Every entry here needs to be repeated exactly.

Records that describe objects

--

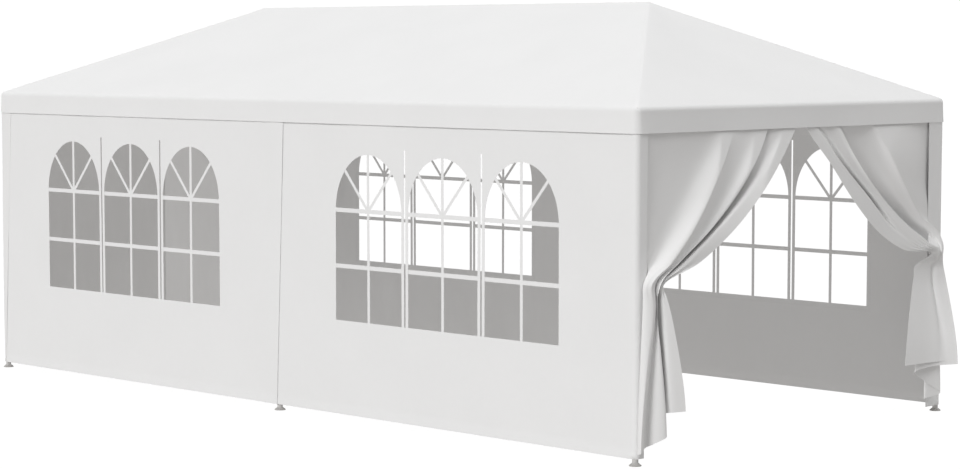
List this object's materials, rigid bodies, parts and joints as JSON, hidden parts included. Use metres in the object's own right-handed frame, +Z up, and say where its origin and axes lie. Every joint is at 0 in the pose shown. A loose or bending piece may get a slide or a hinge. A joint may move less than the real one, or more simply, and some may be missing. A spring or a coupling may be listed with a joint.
{
  "type": "marquee tent",
  "caption": "White party marquee on a steel tube frame, with a hip roof, arched window walls, a zipped door wall and tied-back door curtains.",
  "frame": {"origin": "on the ground under the middle of the tent's footprint", "axes": "+X along the ridge towards the open end with the tied-back curtains, -Y is the front long side, +Z up"},
  "size_m": [6.0621, 2.958, 2.57],
  "materials": {
    "cover_fabric": "white woven polyethylene sheet, satin",
    "wall_fabric": "white woven polyethylene sheet, satin",
    "door_fabric": "white woven polyethylene sheet, soft",
    "window_film": "clear window film",
    "coated_tube": "white powder coat",
    "coated_fitting": "white powder coat over welds",
    "foot_plastic": "light grey moulded foot"
  },
  "bodies": {
    "root": {"corner_fitting_back_left": "coated_fitting", "corner_fitting_back_right": "coated_fitting", "corner_fitting_front_left": "coated_fitting", "corner_fitting_front_right": "coated_fitting", "door_curtain_back": "door_fabric", "door_curtain_front": "door_fabric", "door_panel_back": "door_fabric", "door_panel_front": "door_fabric", "eave_fitting_back": "coated_fitting", "eave_fitting_front": "coated_fitting", "eave_tube_back_left": "coated_tube", "eave_tube_back_right": "coated_tube", "eave_tube_front_left": "coated_tube", "eave_tube_front_right": "coated_tube", "eave_tube_left": "coated_tube", "eave_tube_right": "coated_tube", "foot_back_left": "foot_plastic", "foot_back_middle": "foot_plastic", "foot_back_right": "foot_plastic", "foot_front_left": "foot_plastic", "foot_front_middle": "foot_plastic", "foot_front_right": "foot_plastic", "hip_rafter_back_left": "coated_tube", "hip_rafter_back_right": "coated_tube", "hip_rafter_front_left": "coated_tube", "hip_rafter_front_right": "coated_tube", "leg_back_left": "coated_tube", "leg_back_middle": "coated_tube", "leg_back_right": "coated_tube", "leg_front_left": "coated_tube", "leg_front_middle": "coated_tube", "leg_front_right": "coated_tube", "middle_rafter_back": "coated_tube", "middle_rafter_front": "coated_tube", "ridge_fitting_left": "coated_fitting", "ridge_fitting_middle": "coated_fitting", "ridge_fitting_right": "coated_fitting", "ridge_tube_left": "coated_tube", "ridge_tube_right": "coated_tube", "roof_back": "cover_fabric", "roof_front": "cover_fabric", "roof_left": "cover_fabric", "roof_right": "cover_fabric", "valance_back": "cover_fabric", "valance_front": "cover_fabric", "valance_left": "cover_fabric", "valance_right": "cover_fabric", "wall_back_left": "wall_fabric", "wall_back_right": "wall_fabric", "wall_front_left": "wall_fabric", "wall_front_right": "wall_fabric", "window_film_back_left": "window_film", "window_film_back_right": "window_film", "window_film_front_left": "window_film", "window_film_front_right": "window_film"}
  },
  "joints": []
}
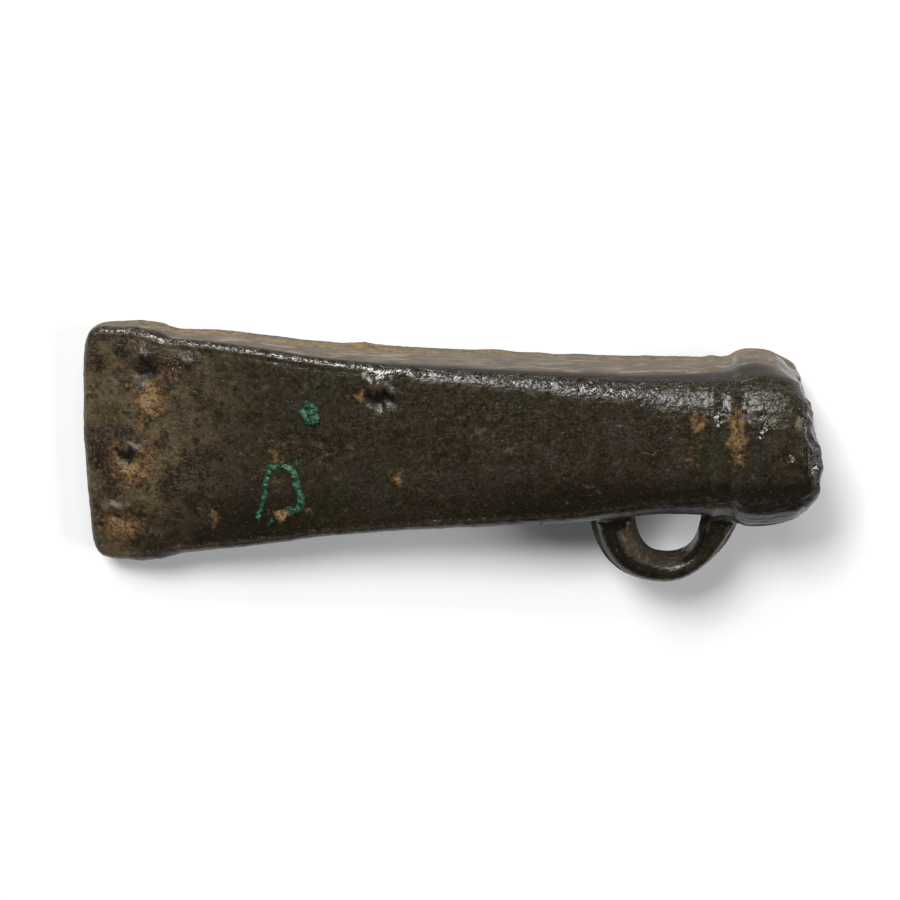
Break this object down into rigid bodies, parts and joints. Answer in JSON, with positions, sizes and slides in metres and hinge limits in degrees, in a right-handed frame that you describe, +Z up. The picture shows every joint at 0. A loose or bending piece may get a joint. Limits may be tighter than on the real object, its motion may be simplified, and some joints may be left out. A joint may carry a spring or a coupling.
{
  "type": "looped socketed axe head",
  "caption": "Bronze socketed axe head with a flared blade, hollow tapering body, collared mouth with a broken rim and a strap loop on one narrow side.",
  "frame": {"origin": "centre of the bounding box, on the surface that the axe lies on", "axes": "+X from the cutting edge to the socket's mouth, +Z up through the blade's thickness, the loop on the -Y side"},
  "size_m": [0.1114, 0.0408, 0.0235],
  "materials": {
    "bronze_blade": "worn dark brown patina over cast bronze, waxed, with fine ochre soil in its pits",
    "bronze_body": "dark olive-brown patina over cast bronze, smooth grey-brown on the narrow sides",
    "bronze_collar": "dark patina with ochre soil in the groove, cuprite red and pale green patches",
    "bronze_loop": "dark patina with ochre soil on the inner wall of the eye",
    "malachite_crust": "matt green copper-carbonate crust"
  },
  "bodies": {
    "root": {"blade": "bronze_blade", "socket_body": "bronze_body", "mouth_collar": "bronze_collar", "side_loop": "bronze_loop", "malachite_spot": "malachite_crust", "malachite_ring": "malachite_crust"}
  },
  "joints": []
}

--

Problem solution »
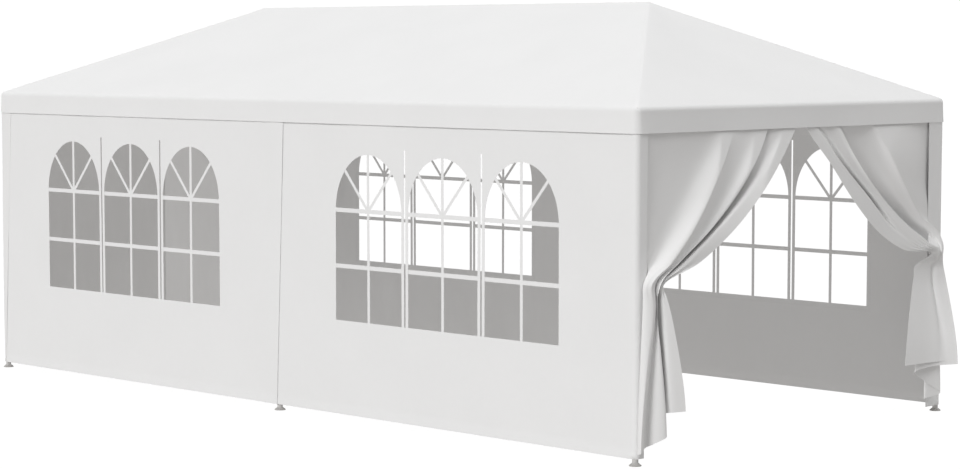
List this object's materials, rigid bodies, parts and joints as JSON, hidden parts included. Use metres in the object's own right-handed frame, +Z up, and say where its origin and axes lie. Every joint is at 0 in the pose shown. A loose or bending piece may get a slide or a hinge. A joint may move less than the real one, or more simply, and some may be missing. A spring or a coupling may be listed with a joint.
{
  "type": "marquee tent",
  "caption": "White party marquee on a steel tube frame, with a hip roof, arched window walls, a zipped door wall and tied-back door curtains.",
  "frame": {"origin": "on the ground under the middle of the tent's footprint", "axes": "+X along the ridge towards the open end with the tied-back curtains, -Y is the front long side, +Z up"},
  "size_m": [6.0621, 2.958, 2.57],
  "materials": {
    "cover_fabric": "white woven polyethylene sheet, satin",
    "wall_fabric": "white woven polyethylene sheet, satin",
    "door_fabric": "white woven polyethylene sheet, soft",
    "window_film": "clear window film",
    "coated_tube": "white powder coat",
    "coated_fitting": "white powder coat over welds",
    "foot_plastic": "light grey moulded foot"
  },
  "bodies": {
    "root": {"corner_fitting_back_left": "coated_fitting", "corner_fitting_back_right": "coated_fitting", "corner_fitting_front_left": "coated_fitting", "corner_fitting_front_right": "coated_fitting", "door_curtain_back": "door_fabric", "door_curtain_front": "door_fabric", "door_panel_back": "door_fabric", "door_panel_front": "door_fabric", "eave_fitting_back": "coated_fitting", "eave_fitting_front": "coated_fitting", "eave_tube_back_left": "coated_tube", "eave_tube_back_right": "coated_tube", "eave_tube_front_left": "coated_tube", "eave_tube_front_right": "coated_tube", "eave_tube_left": "coated_tube", "eave_tube_right": "coated_tube", "foot_back_left": "foot_plastic", "foot_back_middle": "foot_plastic", "foot_back_right": "foot_plastic", "foot_front_left": "foot_plastic", "foot_front_middle": "foot_plastic", "foot_front_right": "foot_plastic", "hip_rafter_back_left": "coated_tube", "hip_rafter_back_right": "coated_tube", "hip_rafter_front_left": "coated_tube", "hip_rafter_front_right": "coated_tube", "leg_back_left": "coated_tube", "leg_back_middle": "coated_tube", "leg_back_right": "coated_tube", "leg_front_left": "coated_tube", "leg_front_middle": "coated_tube", "leg_front_right": "coated_tube", "middle_rafter_back": "coated_tube", "middle_rafter_front": "coated_tube", "ridge_fitting_left": "coated_fitting", "ridge_fitting_middle": "coated_fitting", "ridge_fitting_right": "coated_fitting", "ridge_tube_left": "coated_tube", "ridge_tube_right": "coated_tube", "roof_back": "cover_fabric", "roof_front": "cover_fabric", "roof_left": "cover_fabric", "roof_right": "cover_fabric", "valance_back": "cover_fabric", "valance_front": "cover_fabric", "valance_left": "cover_fabric", "valance_right": "cover_fabric", "wall_back_left": "wall_fabric", "wall_back_right": "wall_fabric", "wall_front_left": "wall_fabric", "wall_front_right": "wall_fabric", "window_film_back_left": "window_film", "window_film_back_right": "window_film", "window_film_front_left": "window_film", "window_film_front_right": "window_film"}
  },
  "joints": []
}
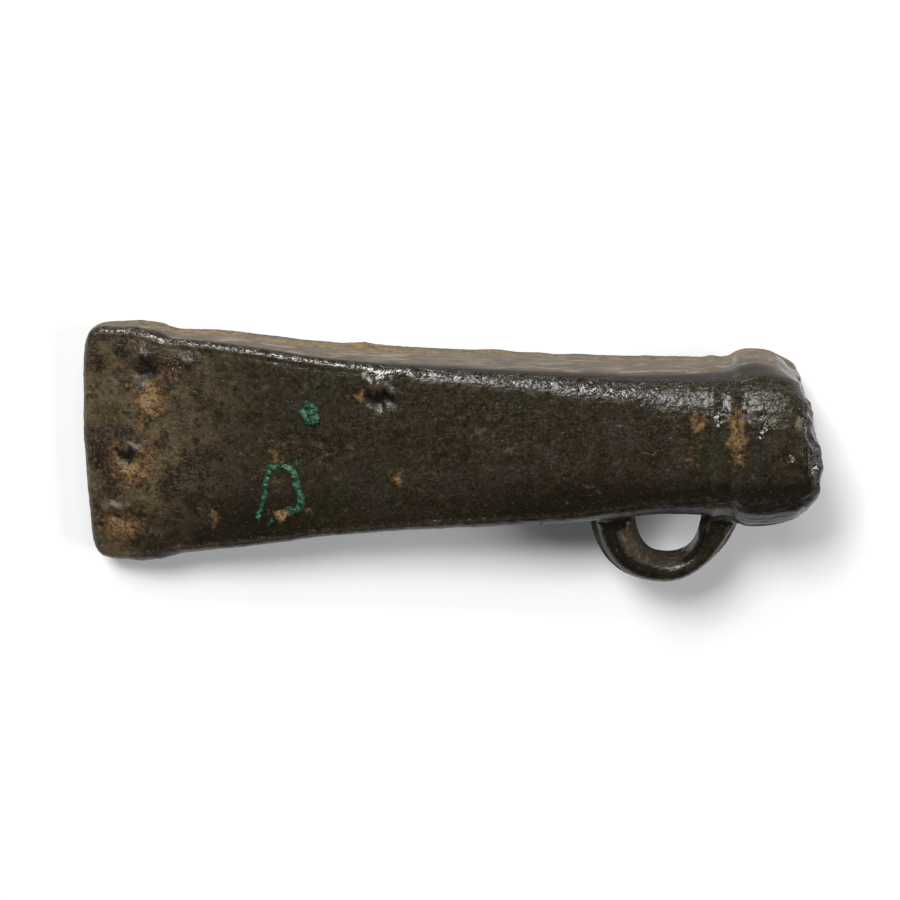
Break this object down into rigid bodies, parts and joints. Answer in JSON, with positions, sizes and slides in metres and hinge limits in degrees, in a right-handed frame that you describe, +Z up. The picture shows every joint at 0. A loose or bending piece may get a joint. Limits may be tighter than on the real object, its motion may be simplified, and some joints may be left out. A joint may carry a spring or a coupling.
{
  "type": "looped socketed axe head",
  "caption": "Bronze socketed axe head with a flared blade, hollow tapering body, collared mouth with a broken rim and a strap loop on one narrow side.",
  "frame": {"origin": "centre of the bounding box, on the surface that the axe lies on", "axes": "+X from the cutting edge to the socket's mouth, +Z up through the blade's thickness, the loop on the -Y side"},
  "size_m": [0.1114, 0.0408, 0.0235],
  "materials": {
    "bronze_blade": "worn dark brown patina over cast bronze, waxed, with fine ochre soil in its pits",
    "bronze_body": "dark olive-brown patina over cast bronze, smooth grey-brown on the narrow sides",
    "bronze_collar": "dark patina with ochre soil in the groove, cuprite red and pale green patches",
    "bronze_loop": "dark patina with ochre soil on the inner wall of the eye",
    "malachite_crust": "matt green copper-carbonate crust"
  },
  "bodies": {
    "root": {"blade": "bronze_blade", "socket_body": "bronze_body", "mouth_collar": "bronze_collar", "side_loop": "bronze_loop", "malachite_spot": "malachite_crust", "malachite_ring": "malachite_crust"}
  },
  "joints": []
}